Ann Robinson of Bear Stearns & Co. cut her teeth as a bank bond analyst in the difficult boom and bust years of the late 1980s, and quickly developed a reputation for keen insight.

Among bank stock analysts "she's well into the 90th percentile of accuracy," said Tom Quigley, a retired Wall Street trader who worked with Ms. Robinson for several years at Donaldson, Lufkin & Jenrette.

Mr. Quigley and Ms. Robinson navigated the treacherous bank environment of the early 1990s, when spreads on bank bonds widened out 100 basis points or more in a single day. Mr. Quigley marveled at Ms. Robinson's ability to understand and forecast instability in the market.

Fortunately for banks, the waters ahead appear much calmer to Ms. Robinson - and even present a few investment opportunities.

"Things are fairly sanguine right now," she said last week. Several macroeconomic indicators suggest that the economy is indeed headed for a soft landing, she said, which stalls changes in bank bond spreads.

The 5.5% savings rate, the recovery of the slumping dollar, and the momentum to reduce the federal deficit suggest that the next few months will be fairly quiet in bank bonds, presenting opportunities for banks with upward credit rating prospects.

While the market doesn't present any screaming buys, Bank of Boston, West Coast thrifts, and PNC make her current buy list.

Despite a recent ratings downgrade from Moody's, PNC is a buy at 80 basis points over treasuries, since the worst is probably over for the Pittsburgh-based holding company and the downgrade is already factored into the price, she said.

Additionally, Citicorp, Bank of New York, and Midlantic have positive ratings potential, she said.

First of America in Kalamazoo, Mich., is a "Midwest gem" that stands out for being undervalued, said Ms. Robinson.

Nobody loves it, but at 85 basis points above Treasuries, it's trading about 10 basis points cheaper than its financial ratios would justify, she said.

Ms.
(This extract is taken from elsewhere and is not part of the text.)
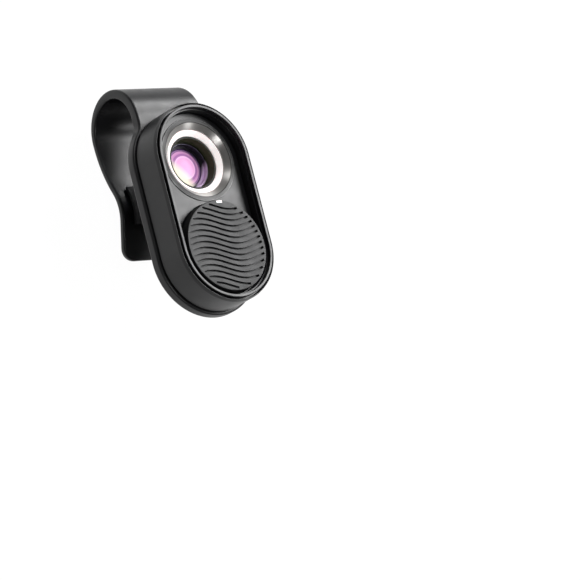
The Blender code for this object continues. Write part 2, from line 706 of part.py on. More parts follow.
def make_socket():
    back = HOUSING_BACK
    front = back - SOCKET_T
    half = SOCKET_W / 2
    inside = HOUSING_R - SOCKET_L
    shell = block("charging_socket", (inside, SOCKET_Y - half, front), (HOUSING_R - SEAT, SOCKET_Y + half, back), STEEL)
    soften(shell, SOCKET_WALL)
    wall = SOCKET_WALL
    low = (inside + wall, SOCKET_Y - half + wall, front + wall)
    high = (HOUSING_R + CUT_PAST, SOCKET_Y + half - wall, back - wall)
    cut(shell, block("socket_mouth", low, high, STEEL))
    middle = (front + back) / 2
    low = (inside + wall / 2, SOCKET_Y - half + 3 * wall, middle - TONGUE_T / 2)
    high = (inside + TONGUE_L, SOCKET_Y + half - 3 * wall, middle + TONGUE_T / 2)
    join(shell, block("socket_tongue", low, high, STEEL))


def make_battery():
    x_low, x_high, y_low, y_high = battery_box(0.0)
    floor = PLATE_FRONT + POCKET_DEPTH - SOLDER_GAP
    tape_front = floor - TAPE_T
    block("battery_tape", (x_low, y_low, tape_front), (x_high, y_high, floor), TAPE)
    back = tape_front - SOLDER_GAP
    cell = block("battery", (x_low, y_low, back - BATTERY_T), (x_high, y_high, back), FOIL)
    soften(cell, BATTERY_T / 4)
    for name, side, material in (("positive", 1, RED), ("negative", -1, BLACK)):
        lead = bpy.data.curves.new("battery_lead_" + name, "CURVE")
        lead.dimensions = "3D"
        lead.bevel_depth = LEAD_R
        lead.bevel_resolution = 2
        lead.use_fill_caps = True
        start_y = y_high + SEAT
        low = back - BATTERY_T / 2
        top = BOARD_DEPTH + BOARD_T + SEAT
        rise = low - top
        points = [(start_y, low), (start_y + LEAD_RUN - rise, low)]
        for k in range(1, 7):
            turn = math.pi / 2 * k / 6
            points.append((start_y + LEAD_RUN - rise + rise * math.sin(turn), low - rise * (1 - math.cos(turn))))
        spline = lead.splines.new("POLY")
        spline.points.add(len(points) - 1)
        for point, (y, depth) in zip(spline.points, points):
            point.co = (side * LEAD_X, y, -depth, 1.0)
        lead.materials.append(material)
        item = bpy.data.objects.new("battery_lead_" + name, lead)
        item.parent = FRAME
        PARTS.objects.link(item)


def make_screws():
    back = PLATE_BACK - SCREW_SUNK
    tip = PILOT_END + SCREW_FIT
    for k, (centre_y, angle) in enumerate(SCREW_PLACES, start=1):
        profile = [
            (0.0, tip), (SCREW_R, tip), (SCREW_R, back - SCREW_HEAD_T), (SCREW_HEAD_R, back - SCREW_FIT),
            (SCREW_HEAD_R, back), (0.0, back),
        ]
        place = screw_place(centre_y, angle)
        screw = turned(f"screw_{k}", profile, place, STEEL, SMALL_STEPS, closed=False)
        half = SCREW_SLOT / 2
        reach = SCREW_HEAD_R + CUT_PAST
        low = (place[0] - reach, place[1] - half, back - SCREW_SLOT)
        high = (place[0] + reach, place[1] + half, back + CUT_PAST)
        cut(screw, block(f"screw_slot_{k}", low, high, STEEL))
        shade(screw)


def pusher_end():
    return BOARD_DEPTH - SOLDER_GAP - SWITCH_T - BUTTON_TRAVEL - 2 * PLUNGER_R / 5


def wave_y(x, level):
    return BUTTON_Y + level + WAVE_HEIGHT * math.cos(math.tau * (x - WAVE_CREST_X) / WAVE_LENGTH)


def wave_slope(x):
    turn = math.tau / WAVE_LENGTH
    return -WAVE_HEIGHT * turn * math.sin(turn * (x - WAVE_CREST_X))


def wave_span(level):
    """The stretch of one wave that lies inside the plain edge of the cap."""
    limit = BUTTON_R - WAVE_MARGIN
    steps = 240
    inside = []
    for k in range(steps + 1):
        x = limit * (2.0 * k / steps - 1.0)
        if x ** 2 + (wave_y(x, level) - BUTTON_Y) ** 2 < limit ** 2:
            inside.append(x)
    return (min(inside), max(inside)) if inside else None


def wave_outline(start, end, level):
    steps = max(2, round((end - start) / WAVE_STEP))
    upper, lower = [], []
    for k in range(steps + 1):
        x = start + (end - start) * k / steps
        slope = wave_slope(x)
        size = math.hypot(1.0, slope)
        dx, dy = -slope / size * WAVE_WIDTH / 2, WAVE_WIDTH / 2 / size
        upper.append((x + dx, wave_y(x, level) + dy))
        lower.append((x - dx, wave_y(x, level) - dy))
    return lower + list(reversed(upper))


def make_button():
    skirt_in = BUTTON_R - BUTTON_SKIRT_T
    skirt_end = DECK_BACK + LIP_RISE
    ceiling = BUTTON_CAP_T
    profile = [
        (0.0, 0.0), (BUTTON_R - BUTTON_EDGE, 0.0), (BUTTON_R, BUTTON_EDGE), (BUTTON_R, skirt_end),
        (skirt_in, skirt_end), (skirt_in, ceiling), (PUSHER_R, ceiling), (PUSHER_R, pusher_end()), (0.0, pusher_end()),
    ]
    cap = turned("light_button", profile, (0.0, BUTTON_Y), SATIN, 2 * ARC_STEPS, closed=False)
    tab_front = DECK_BACK + SEAT
    for k, degrees in enumerate(TAB_ANGLES, start=1):
        reach = BUTTON_R + BUTTON_GAP + TAB_REACH
        low = (skirt_in + BUTTON_SKIRT_T / 4, -TAB_W / 2, tab_front)
        tab = block(f"button_tab_{k}", low, (reach, TAB_W / 2, tab_front + TAB_T), SATIN)
        tab.location = (0.0, BUTTON_Y, 0.0)
        tab.rotation_euler = (0.0, 0.0, math.radians(degrees))
        join(cap, tab)
    loops = []
    for k in range(WAVE_COUNT):
        level = (k - (WAVE_COUNT - 1) / 2) * WAVE_PITCH
        span = wave_span(level)
        if span:
            loops.append(wave_outline(span[0], span[1], level))
    cut(cap, flat_solid("wave_grooves", loops, -CUT_PAST, WAVE_DEPTH, SATIN))
    pipe_y = BUTTON_Y + BUTTON_R - PIPE_EDGE - PIPE_T / 2
    half_w, half_t = PIPE_W / 2, PIPE_T / 2
    spare = SOLDER_GAP
    low = (PIPE_X - half_w - spare, pipe_y - half_t - spare, -CUT_PAST)
    high = (PIPE_X + half_w + spare, pipe_y + half_t + spare, skirt_end + CUT_PAST)
    cut(cap, block("pipe_slot", low, high, SATIN))
    low = (PIPE_X - half_w, pipe_y - half_t, 0.0)
    block("indicator_light_pipe", low, (PIPE_X + half_w, pipe_y + half_t, skirt_end), WHITE)
    shade(cap)


make_clip()
make_pads()
make_housing()
make_bezel()
LENS_AXIS = make_lens_group()
make_optics(LENS_AXIS)
make_board()
make_socket()
make_battery()
make_screws()
make_button()
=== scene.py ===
# %% [markdown]
# # A clip-on microscope
# The object is a small lens with its own light, on a springy clip. The frame that is loaded first holds the
# exact solids. This lesson dresses them: fine meshes for what the eye sees, and a finish for every piece.

# %% Load the frame
import math

import bmesh
import bpy
from mathutils import Matrix, Vector


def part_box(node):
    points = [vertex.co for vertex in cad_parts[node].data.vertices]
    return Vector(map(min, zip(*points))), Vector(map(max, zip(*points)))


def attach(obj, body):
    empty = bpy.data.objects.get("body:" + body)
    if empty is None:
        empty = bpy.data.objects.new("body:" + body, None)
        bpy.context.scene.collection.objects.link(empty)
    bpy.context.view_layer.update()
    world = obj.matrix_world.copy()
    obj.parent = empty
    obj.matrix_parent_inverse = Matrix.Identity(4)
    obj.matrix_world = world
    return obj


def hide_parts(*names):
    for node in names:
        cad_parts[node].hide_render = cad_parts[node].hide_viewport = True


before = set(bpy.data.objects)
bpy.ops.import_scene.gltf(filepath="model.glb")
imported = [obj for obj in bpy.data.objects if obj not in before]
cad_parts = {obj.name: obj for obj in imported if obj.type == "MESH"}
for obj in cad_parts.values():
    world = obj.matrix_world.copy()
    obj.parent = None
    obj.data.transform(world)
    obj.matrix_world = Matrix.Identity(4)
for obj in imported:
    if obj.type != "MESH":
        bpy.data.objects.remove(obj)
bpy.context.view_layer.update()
MM = 0.001
print("solids in the frame:", len(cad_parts))

# %% [markdown]
# ## Where things are
# Every height is a depth below the top of the light button, as a maker would measure it on the bench. The
# two round ends of the body have their axes 18 mm apart, each 9 mm from the middle. Lengths are written in
# millimetres and become metres where a point is made.

# %% Axes and depths
def middle_along(node):
    low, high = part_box(node)
    return (low[1] + high[1]) / 2


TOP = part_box("light_button")[1][2]
BUTTON_Y = middle_along("switch_body")
LENS_Y = middle_along("front_lens")
MIDDLE_Y = (BUTTON_Y + LENS_Y) / 2
HALF_SPAN = 9.0


def at_depth(depth):
    return TOP - depth * MM


print("axes at y =", round(BUTTON_Y / MM, 2), "and", round(LENS_Y / MM, 2), "mm")

# %% [markdown]
# ## Colours and nodes
# Colours are written the way a picture editor shows them and turned to linear light by one function. One
# more function adds a shader node with its settings and its links, so that each material reads as a list.

# %% Helpers for materials
def colour(code):
    parts = [int(code[k:k + 2], 16) / 255 for k in (1, 3, 5)]
    linear = [c / 12.92 if c <= 0.04045 else ((c + 0.055) / 1.055) ** 2.4 for c in parts]
    return (*linear, 1.0)


def add_node(tree, kind, settings=None, **inputs):
    node = tree.nodes.new(kind)
    for name, value in (settings or {}).items():
        setattr(node, name, value)
    for name, value in inputs.items():
        key = int(name[1:]) if name[0] == "n" and name[1:].isdigit() else name.replace("_", " ")
        if isinstance(value, bpy.types.NodeSocket):
            tree.links.new(value, node.inputs[key])
        else:
            node.inputs[key].default_value = value
    return node


def new_material(name, base, roughness, **constants):
    material = bpy.data.materials.new(name)
    material.use_nodes = True
    shader = material.node_tree.nodes["Principled BSDF"]
    shader.inputs["Base Color"].default_value = colour(base)
    shader.inputs["Roughness"].default_value = roughness
    for key, value in constants.items():
        shader.inputs[key.replace("_", " ")].default_value = value
    return material, material.node_tree, shader


print("white in linear light:", colour("#FFFFFF"))

# %% [markdown]
# ## Moulded ABS
# The body is injection moulded in black ABS. The steel tool was spark eroded, which leaves a fine grain, so
# the plastic has a satin sheen in place of a mirror's. The real grain is about 0.05 mm and too fine to show,
# so it is drawn two or three times as coarse. A wider noise stands for the faint unevenness of the sheen.
# One recipe serves the three blacks of body, trim and button, which differ in how fine the tool was and in
# how much they shine.

# %% Black plastics
SHEEN_MM = 2.5


def moulded_plastic(name, base, roughness, grain_mm, relief_mm, **constants):
    material, tree, shader = new_material(name, base, roughness, IOR=1.53, **constants)
    place = add_node(tree, "ShaderNodeTexCoord").outputs["Object"]
    grain = add_node(
        tree, "ShaderNodeTexNoise", Vector=place, Scale=1 / (grain_mm * MM), Detail=3.0
    )
    bump = add_node(
        tree, "ShaderNodeBump", Height=grain.outputs["Fac"], Distance=relief_mm * MM, Strength=0.35
    )
    tree.links.new(bump.outputs["Normal"], shader.inputs["Normal"])
    sheen = add_node(
        tree, "ShaderNodeTexNoise", Vector=place, Scale=1 / (SHEEN_MM * MM), Detail=2.0
    )
    spread = add_node(
        tree, "ShaderNodeMapRange", n0=sheen.outputs["Fac"],
        n1=0.3, n2=0.7, n3=roughness - 0.03, n4=roughness + 0.04
    )
    tree.links.new(spread.outputs["Result"], shader.inputs["Roughness"])
    return material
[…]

Robinson spent more than half her 19 years in the financial services industry in jobs with the Federal Reserve Board, the Comptroller of the Currency, the Federal Deposit Insurance Corp., and in several posts at Manufacturers Hanover.

"I was talking to the president of Manufacturers the day Mexico defaulted in 1982," she said. "He turned as white as a ghost."

The reality of banking is something that hits home when "you live through these dramatic events," she said.

Living through the real estate and Latin American crises from the banking side has given her an appreciation of the importance local economic environment serves as a leading indicator of impending problems.

Disproportionately heavy lending in particular sectors serves as a warning sign of impending problems at banks, she said. Unfortunately, most heads of banks "come up through the loan side," she said, noting that credit cycles occur despite the efforts of the "boring credit analysts" to rein in the "go-go lenders."

The current credit environment, however, is particularly strong. Capital ratios are high, bad loans are down, and reserves are up, said Ms. Robinson. "All looks well restored relative to 1990 and 1991, when hundreds of banks were on the problem list in Washington."

Significant problems seem unlikely in the current environment, she said, because banks are taking portfolio management approaches, rather than loading up in a specific sector.

Additionally, banks are securitizing loans, which allows them to spread the risk.

But "things may not stay quiet for long," Ms. Robinson warned. She said she intends to watch the dollar, the budget deficit, and savings rates "like a hawk."